I have used Standard Clay 365 a grolleg porcelain formulated to fire at Cone 6. To get translucency the clay has to be pretty thin. For translucency you will need the porcelain to specifically say it can be translucent, as there are versions using domestic kaolin that will not be translucent. There are quite a number of choices available.
I used the 365 for objects made on the wheel, so I can't address if it hand builds well. I found it worked well for me on the wheel. It does help to get all the height you want before starting to expand a form. While drying, I kept it covered in plastic until it evened out and had dried pretty well. It tends to firm up better than stoneware, as it nature seems to be thixotropic. To get it thin, I find it best to let it get leatherhard and trim normally, then fine tune and get thinner yet with the stainless steel rib.

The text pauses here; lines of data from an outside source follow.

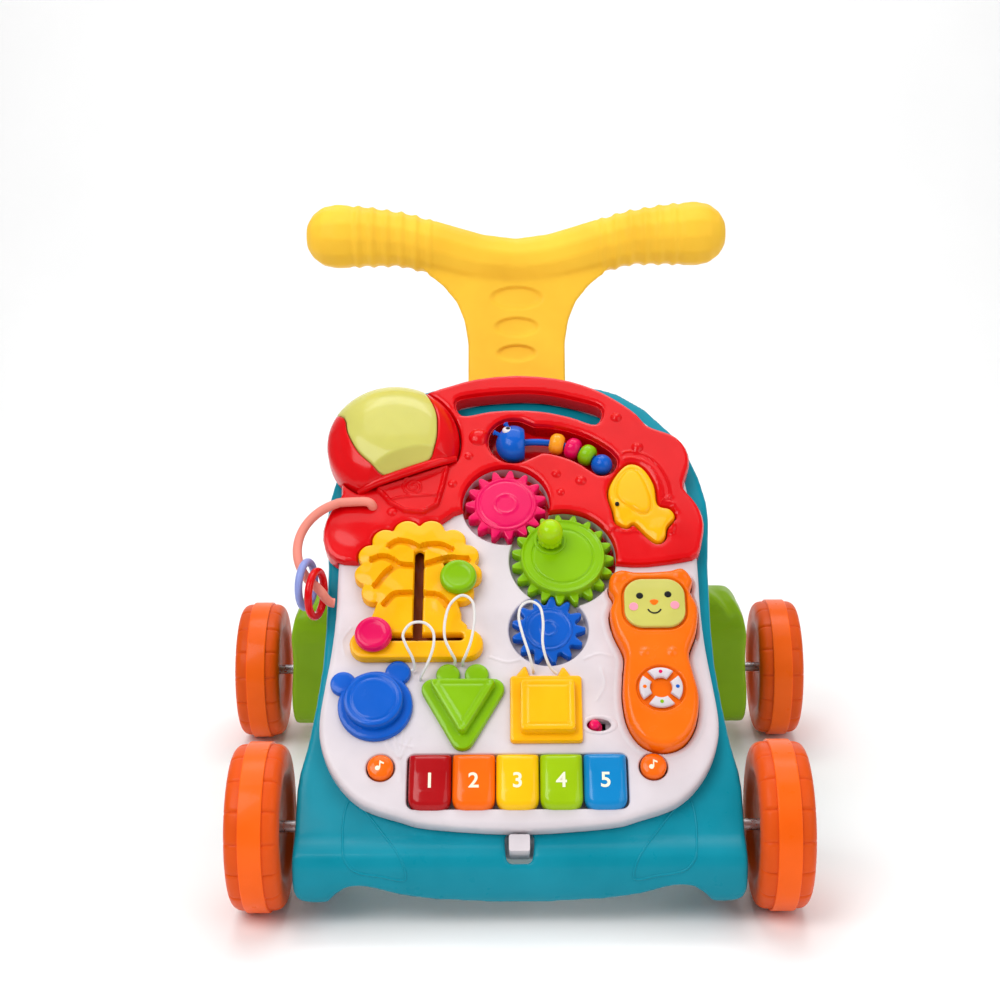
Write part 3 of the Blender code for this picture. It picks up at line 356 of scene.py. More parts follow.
def bump(tree, height, strength, distance, below=None):
    made = tree.nodes.new("ShaderNodeBump")
    made.inputs["Strength"].default_value = strength
    made.inputs["Distance"].default_value = distance
    tree.links.new(height, made.inputs["Height"])
    if below:
        tree.links.new(below, made.inputs["Normal"])
    return made.outputs["Normal"]


def mixed(tree, factor, one, two):
    made = tree.nodes.new("ShaderNodeMix")
    made.data_type = "RGBA"
    made.inputs["A"].default_value = one
    made.inputs["B"].default_value = two
    tree.links.new(factor, made.inputs["Factor"])
    return made.outputs["Result"]


def new_material(name):
    made = bpy.data.materials.new(name)
    made.use_nodes = True
    tree = made.node_tree
    coordinates = tree.nodes.new("ShaderNodeTexCoord")
    return made, tree, tree.nodes["Principled BSDF"], coordinates.outputs["Object"]


def plastic(hue):
    """Moulded plastic: slow colour drift, cloudy gloss, fine grain and the long waves that moulding leaves."""
    known = bpy.data.materials.get("plastic_" + hue)
    if known:
        return known
    code, roughness, coat, through, grain, waves = PLASTICS[hue]
    made, tree, shader, place = new_material("plastic_" + hue)
    base = linear(code)
    deep = (*[c * 0.90 for c in base[:3]], 1.0)
    pale = (*[min(1.0, c * 1.04 + 0.004) for c in base[:3]], 1.0)
    drift = remap(tree, noise(tree, place, 22.0, 3.0), 0.0, 1.0)
    tree.links.new(mixed(tree, drift, deep, pale), shader.inputs["Base Color"])
    cloudy = remap(tree, noise(tree, place, 90.0, 4.0), roughness * 0.8, roughness * 1.25)
    tree.links.new(cloudy, shader.inputs["Roughness"])
    fine = bump(tree, noise(tree, place, 2600.0, 2.0), grain, 0.0004)
    long_waves = bump(tree, noise(tree, place, 55.0, 1.0), waves, 0.004, fine)
    tree.links.new(long_waves, shader.inputs["Normal"])
    shader.inputs["Coat Weight"].default_value = COAT_SHARE * coat
    shader.inputs["Coat Roughness"].default_value = COAT_ROUGHNESS
    shader.inputs["IOR"].default_value = PLASTIC_IOR
    shader.inputs["Specular IOR Level"].default_value = PLASTIC_SPECULAR
    if through:
        shader.inputs["Subsurface Weight"].default_value = through
        shader.inputs["Subsurface Radius"].default_value = (1.0, 0.8, 0.5)
        shader.inputs["Subsurface Scale"].default_value = 0.004
    return made


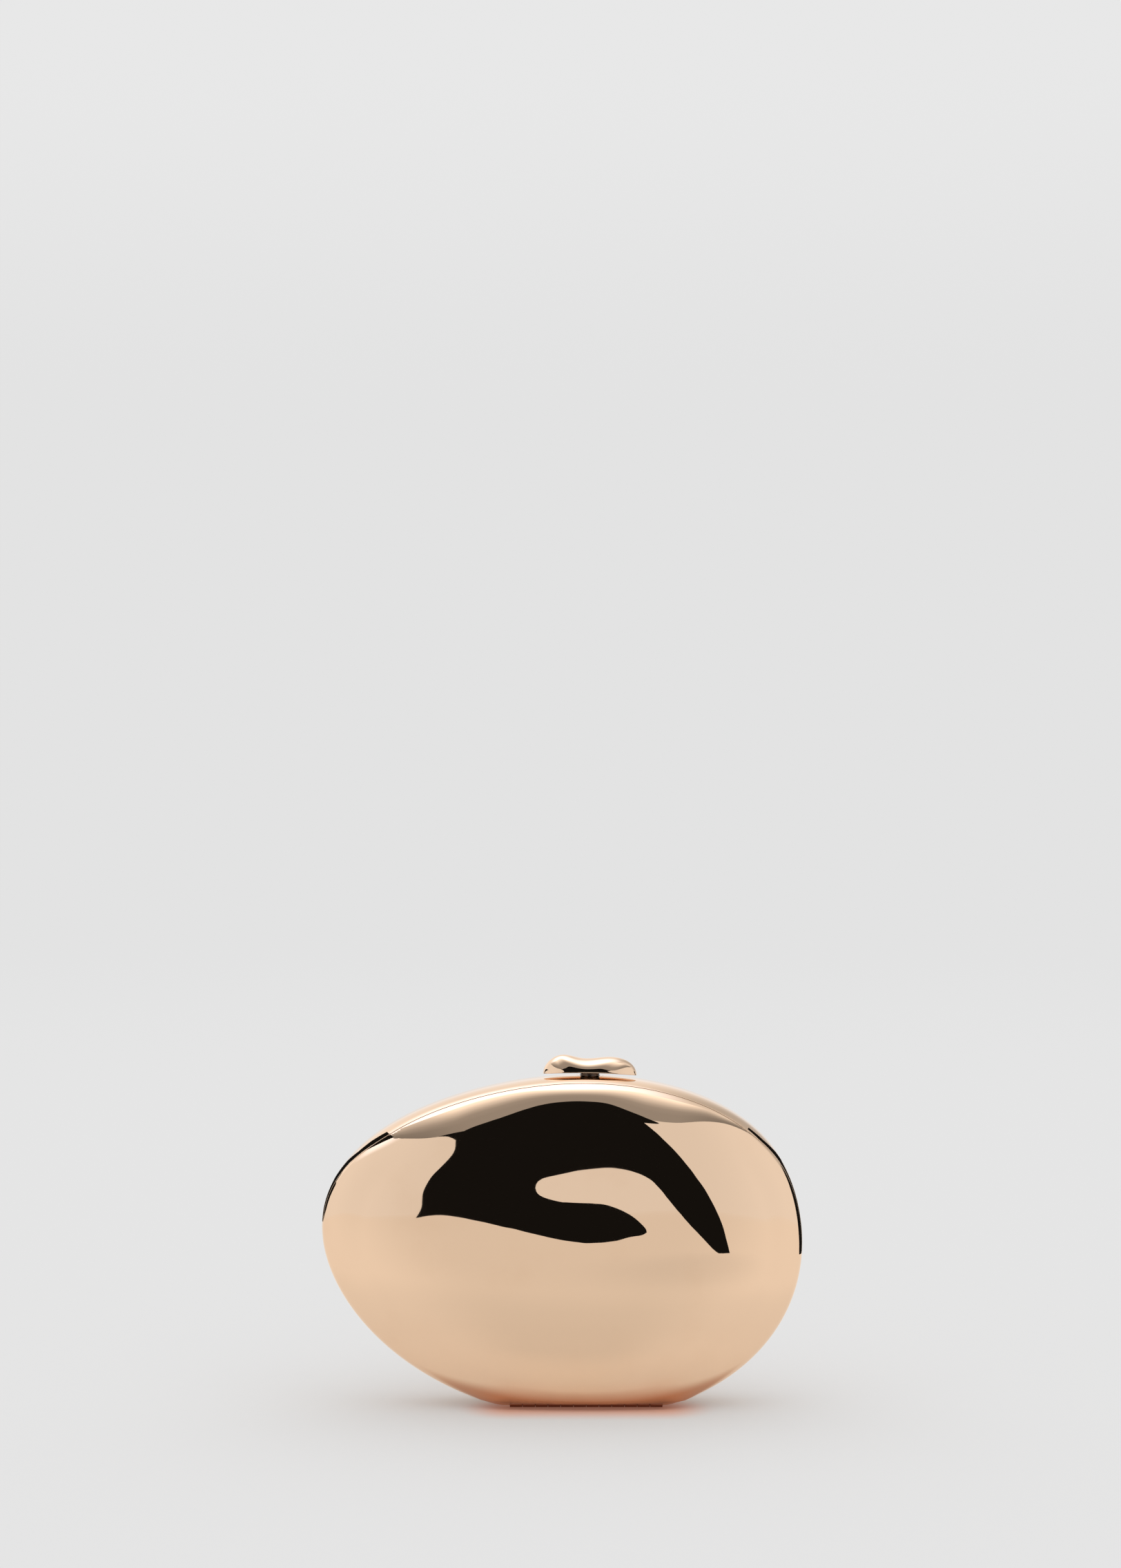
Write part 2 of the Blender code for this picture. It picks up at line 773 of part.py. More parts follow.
# Latch bar: it hangs under the stem's shoulder and hooks the lip with its tooth.
latch_bar = add_mesh("latch_bar", box_mesh(
    (knob_x - bar_half_width, tooth_front_y, bar_bottom),
    (knob_x + bar_half_width, bracket_back_y - seat_gap, bar_top),
), parts, steel)
join(latch_bar, "latch_tooth", box_mesh(
    (knob_x - bar_half_width, tooth_front_y, bar_bottom + bar_sheet / 2.0),
    (knob_x + bar_half_width, tooth_back_y, tooth_top),
))
cut(latch_bar, "bar_tail_hole", rod_mesh(
    tail_radius + stem_clearance, (knob_x, clasp_y, bar_bottom - overrun),
    (knob_x, clasp_y, bar_top + overrun), "Z", small_round_steps,
))

stem_clip = turned_piece("stem_clip", [
    (clip_bore_radius, clip_top),
    (clip_radius, clip_top),
    (clip_radius, clip_bottom),
    (clip_bore_radius, clip_bottom),
], steel, (knob_x, clasp_y, 0.0))


# Return spring between the bracket's floor and the bar.
def spring_points():
    low = bracket_floor_top + seat_gap + spring_wire_radius
    high = bar_bottom - seat_gap - spring_wire_radius
    count = spring_turns * coil_points
    points = []
    for index in range(count + 1):
        angle = math.tau * index / coil_points
        height = low + (high - low) * index / count
        points.append((
            knob_x + spring_mean_radius * math.cos(angle),
            clasp_y + spring_mean_radius * math.sin(angle),
            height,
        ))
    return points


def coil(name, points, wire_radius, material):
    """A round wire along a run of points, as a closed mesh."""
    curve = bpy.data.curves.new(name + "_path", "CURVE")
    curve.dimensions = "3D"
    spline = curve.splines.new("POLY")
    spline.points.add(len(points) - 1)
    for point, place in zip(spline.points, points):
        point.co = (*place, 1.0)
    curve.bevel_depth = wire_radius
    curve.bevel_resolution = 1
    curve.use_fill_caps = True
    path = bpy.data.objects.new(name + "_path", curve)
    cutters.objects.link(path)
    bpy.context.view_layer.update()
    graph = bpy.context.evaluated_depsgraph_get()
    mesh = bpy.data.meshes.new_from_object(path.evaluated_get(graph))
    bm = bmesh.new()
    bm.from_mesh(mesh)
    bmesh.ops.remove_doubles(bm, verts=bm.verts, dist=weld_distance)
    bpy.data.objects.remove(path)
    return add_mesh(name, bm, parts, material)


coil_run = spring_points()
return_spring = coil("return_spring", coil_run, spring_wire_radius, spring_steel)
coil_pitch = coil_run[coil_points][2] - coil_run[0][2]
print("spring gap between turns, mm:", (coil_pitch - 2.0 * spring_wire_radius) / MM)

# The rear lining opens round the latch bracket, from its edge back.
notch_half_width = wing_outer + seat_gap
cut(rear_lining, "lining_notch", box_mesh(
    (knob_x - notch_half_width, rear_ring_back_y - overrun, bracket_top - half_depth),
    (knob_x + notch_half_width, bracket_back_y + seat_gap, crest_height + overrun),
))

# The moving pieces turn and slide about these points.
hinge_axis = bpy.data.objects.new("front_hinge_axis", None)
hinge_axis.location = (foot_x, seam_y, barrel_height)
press_axis = bpy.data.objects.new("knob_press_axis", None)
press_axis.location = (knob_x, clasp_y, crest_height)
bpy.context.view_layer.update()
for axis, prefixes in (
    (hinge_axis, ("front_", "hinge_leaf_front", "hinge_rivet_front", "striker")),
    (press_axis, ("clasp_knob", "knob_stem", "latch_bar", "stem_clip")),
):
    parts.objects.link(axis)
    bpy.context.view_layer.update()
    for piece in list(parts.objects):
        if piece.type == "MESH" and piece.name.startswith(prefixes):
            piece.parent = axis
            piece.matrix_parent_inverse = axis.matrix_world.inverted()
bpy.context.view_layer.update()
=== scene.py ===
"""Looks of a rigid oval evening clutch of mirror-polished rose gold metal."""

import json
import math
from contextlib import contextmanager

import bpy
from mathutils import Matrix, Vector
from mathutils.geometry import tessellate_polygon
from mathutils.interpolate import poly_3d_calc


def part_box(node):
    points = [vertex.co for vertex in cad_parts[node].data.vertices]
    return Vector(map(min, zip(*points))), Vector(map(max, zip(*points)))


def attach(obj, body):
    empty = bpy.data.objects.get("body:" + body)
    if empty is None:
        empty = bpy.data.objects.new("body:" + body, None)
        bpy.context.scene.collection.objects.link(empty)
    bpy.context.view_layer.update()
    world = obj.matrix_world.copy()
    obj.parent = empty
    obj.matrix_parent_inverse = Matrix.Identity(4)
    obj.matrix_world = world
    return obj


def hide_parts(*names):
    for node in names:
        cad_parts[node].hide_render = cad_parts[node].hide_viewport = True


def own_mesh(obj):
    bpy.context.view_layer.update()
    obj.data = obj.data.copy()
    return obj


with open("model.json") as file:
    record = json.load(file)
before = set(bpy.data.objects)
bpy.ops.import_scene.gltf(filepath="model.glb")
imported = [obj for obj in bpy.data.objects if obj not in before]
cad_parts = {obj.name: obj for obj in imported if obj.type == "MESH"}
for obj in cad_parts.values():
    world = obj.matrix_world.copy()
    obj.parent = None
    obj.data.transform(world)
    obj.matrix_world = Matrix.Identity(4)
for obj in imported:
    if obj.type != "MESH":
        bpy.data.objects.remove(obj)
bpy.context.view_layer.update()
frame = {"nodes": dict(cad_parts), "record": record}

MM = 0.001

# Sizes of the bag
half_width = 85.0 * MM
half_height = 60.8 * MM
foot_cut = 4.2 * MM
square_share = 0.058
egg_share = 0.036
skew_share = 0.043
sag_share = 0.211
lean_share = 0.023
twist_share = 0.033
front_depth = 13.75 * MM
rear_depth = 36.25 * MM
dome_centre_rise = 1.9 * MM
rim_power = 3.4
end_fullness = 0.74
end_start = 0.72
low_fullness = 0.28
low_end_fullness = 0.5
low_side_run = (0.02, 0.26)
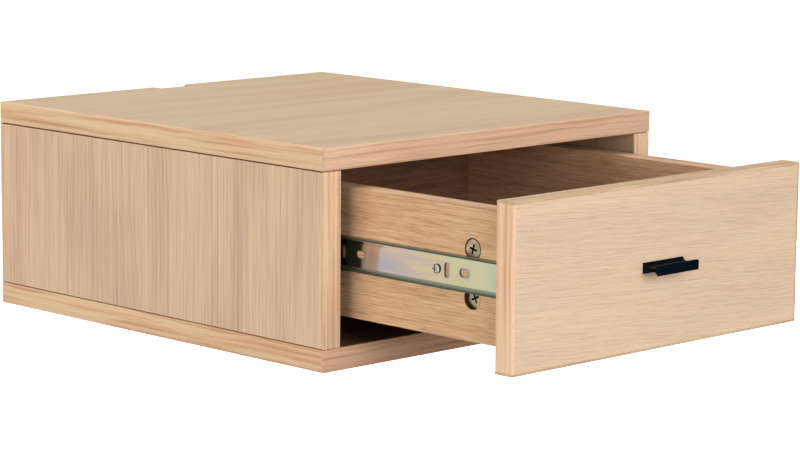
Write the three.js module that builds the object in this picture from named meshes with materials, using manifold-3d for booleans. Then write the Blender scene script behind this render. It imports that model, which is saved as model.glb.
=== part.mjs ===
// Wall-hung nightstand of veneered board with one drawer on ball-bearing slides.
// Millimetres, +Z up, +X to the right, front towards -Y, wall plane at y = 0.
// The origin is the middle of the bottom panel's rear edge, half way up the board.
// The drawer is drawn pulled out as far as its first slide stage goes.

import * as THREE from "three";
import { mergeVertices } from "three/addons/utils/BufferGeometryUtils.js";
import Module from "manifold-3d";

// Carcass
const width = 377;
const depth = 408;
const sideHeight = 139;
const board = 18;
const bandThickness = 2;
const easedEdge = 0.75;
const jointGapHeight = 0.5;
const jointGapDepth = 2.5;
const notchWidth = 36;
const notchDepth = 11;
const backThickness = 6;
const backRecess = 16;
const grooveDepth = 5.25;
const grooveSlack = 0.25;

// Dowels of the carcass joints
const dowelDiameter = 8;
const dowelLength = 30;
const dowelInPanel = 11;
const dowelSetback = 68;
const dowelSlack = 0.2;

// Keyhole hanger plates in the rear edges of the side panels
const hangerWidth = 14;
const hangerHeight = 44;
const hangerThickness = 1.5;
const hangerBelowTop = 30;
const hangerSlack = 0.25;
const keyholeEntry = 9.5;
const keyholeNeck = 5;
const keyholeRise = 15;
const keyholePocket = 11;
const keyholePocketDepth = 10;
const barbDiameter = 3;
const barbLength = 8;
const barbInset = 4;

// Drawer
const frontGapSide = 4.5;
const frontGapBelow = 3.5;
const frontHeight = 130;
const drawerRise = 22;
const drawerHeight = 102;
const drawerBandThickness = 1;
const drawerBackInset = 4.5;
const housingDepth = 6;
const drawerFloorThickness = 6;
const drawerFloorRise = 10;
const pulled = 179;

// Ball-bearing slides
const slideThickness = 12.75;
const slideLength = 350;
const slideSetback = 1;
const middleShorter = 14;
const sheet = 1.25;
const cabinetMemberHeight = 45.5;
const middleMemberHeight = 35;
const drawerMemberHeight = 26.5;
const cabinetFlange = 11.25;
const middleWebAt = 3.5;
const middleFlangeEnd = 11.25;
const drawerFlange = 6.5;
const bendRun = 0.75;
const bendRise = 0.75;
const drawerBendRun = 1;
const drawerBendRise = 2.5;
const outerBall = 4.5;
const outerBallAt = 6.75;
const innerBall = 3.5;
const innerBallAt = 9.375;
const ballClearance = 0.05;
const cageSheet = 0.6;
const cageLength = 140;
const cageWebGap = 0.3;
const cageLip = 3;
const cagePitch = 28;
const webSlotWidth = 10.25;
const webSlotHeight = 6;
const uprightSlotWidth = 4.25;
const uprightSlotHeight = 11;
const firstSlotAt = 39;
const uprightSlotStep = 18.75;
const screwStep = 29.25;
const slotGroupPitch = 112;
const slotEndMargin = 10;
const cabinetScrewFront = 35;
const cabinetScrewRear = 60;

// Screws
const screwHead = 7.5;
const screwHeadHeight = 2.2;
const flatHead = 7;
const flatHeadHeight = 0.8;
const screwShank = 3.5;
const screwLength = 13;
const screwSlack = 0.15;
const screwCrownShare = 0.7;
const crossWidth = 4.4;
const crossSlot = 1.1;
const crossDepth = 1.2;
const flatCrossDepth = 0.6;

// Cam locks between the drawer sides and the drawer front, the lower one first in each list
const camDiameter = 15;
const camHoleDepth = 13;
const camFromFront = 31.75;
const camRises = [32.75, 70];
const camSeats = [3, 0.25];
const camTurnShares = [-0.067, 0.039];
const camSlack = 0.75;
const camBottomSlack = 0.25;
const camCross = 8;
const camCrossSlot = 1.75;
const camCrossDepth = 1.75;
const camMouth = 7.5;
const camMouthPast = 2;
const boltThread = 5.8;
const boltThreadSlack = 0.25;
const boltInFront = 11;
const boltShank = 7;
const boltNeck = 4;
const boltNeckLength = 5.5;
const boltHead = 6.4;
const boltHeadLength = 3.5;
const boltPastCam = 0.5;
const boltBore = 8;

// Handle
const handleLength = 46;
const handleReach = 17;
const handleFoot = 8.5;
const handleFootThickness = 1.75;
const handleWeb = 2.75;
const handleLip = 8;
const handleLipThickness = 2.5;
const handleEase = 0.75;
const handleScrewSpacing = 32;
const handleScrewShank = 3;
const handleScrewHead = 7;
const handleScrewHeadHeight = 2;
const handleScrewBite = 3;

// Cutting overrun, the gap below which corners are one, and facets of round work
const overrun = 1;
const cornerGap = 0.0001;
const roundFacets = 16;
const arcSteps = 4;
const grooveSteps = 2;

// Heights and planes that the sizes above give
const zUnder = -board / 2;
const zFloor = board / 2;
const zCeiling = zFloor + sideHeight;
const zTop = zCeiling + board;
const innerHalf = width / 2 - board;
const sideMiddle = width / 2 - board / 2;
const drawerHalf = innerHalf - slideThickness;
const drawerInnerHalf = drawerHalf - board;
const frontHalf = innerHalf - frontGapSide;
const frontLow = zFloor + frontGapBelow;
const frontHigh = frontLow + frontHeight;
const frontMiddle = (frontLow + frontHigh) / 2;
const frontBack = -depth + board;
const drawerLength = slideLength;
const drawerLow = zFloor + drawerRise;
const drawerHigh = drawerLow + drawerHeight;
const drawerEnd = frontBack + drawerLength;
const drawerBackRear = drawerEnd - drawerBackInset;
const drawerBackFront = drawerBackRear - board;
const slideMiddle = drawerLow + drawerHeight / 2;
const slideFront = frontBack + slideSetback;
const boltReach = camFromFront + boltPastCam;
const boltHeadAt = boltReach - boltHeadLength;
const boltNeckAt = boltHeadAt - boltNeckLength;
const slotRoom = slideLength - firstSlotAt - screwStep - slotEndMargin;
const slotGroups = 1 + Math.floor(slotRoom / slotGroupPitch);

const wasm = await Module();
wasm.setup();

const finish = (color, roughness, metalness) =>
  new THREE.MeshStandardMaterial({ color, roughness, metalness });
const oak = (color, roughness = 0.6) => finish(color, roughness, 0);
const metal = (color, roughness = 0.35) => finish(color, roughness, 1);
const veneer = oak(0xd1b79a);
const sideVeneer = oak(0xd3b293);
const bandOak = oak(0xdeb897);
const frontVeneer = oak(0xe1c4a6);
const drawerOak = oak(0xb58d68);
const rawBoard = oak(0xb99c78, 0.8);
const dowelWood = oak(0xd9bb8b, 0.7);
const zinc = metal(0xc3c2a4);
const screwSteel = metal(0xb9b7ae);
const camZinc = metal(0xafa587, 0.4);
const cageSteel = metal(0xa7a9a6);
const blackMetal = finish(0x14161c, 0.45, 0.3);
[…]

Handles and such additions are more problematic with porcelain than with stoneware in my experience. Cracking of joins being the main issue. I find that making a paperslip type joining slip to help with that:
Martha Grover joining slip
I have also used Laguna WC-616 (Miller #15), and Coleman Porcelain (Cone 10 for translucency), and found similar throwing characteristics. I have recently had some L178 NZ 6 - MID-RANGE PORCELAIN CONE 4-6 shipped from Clay Art Center in Tacoma, WA. It is supposed to be very translucent, similar to Southern Ice in translucency. We shall see...
Enjoy the journey; trying new things can be fun!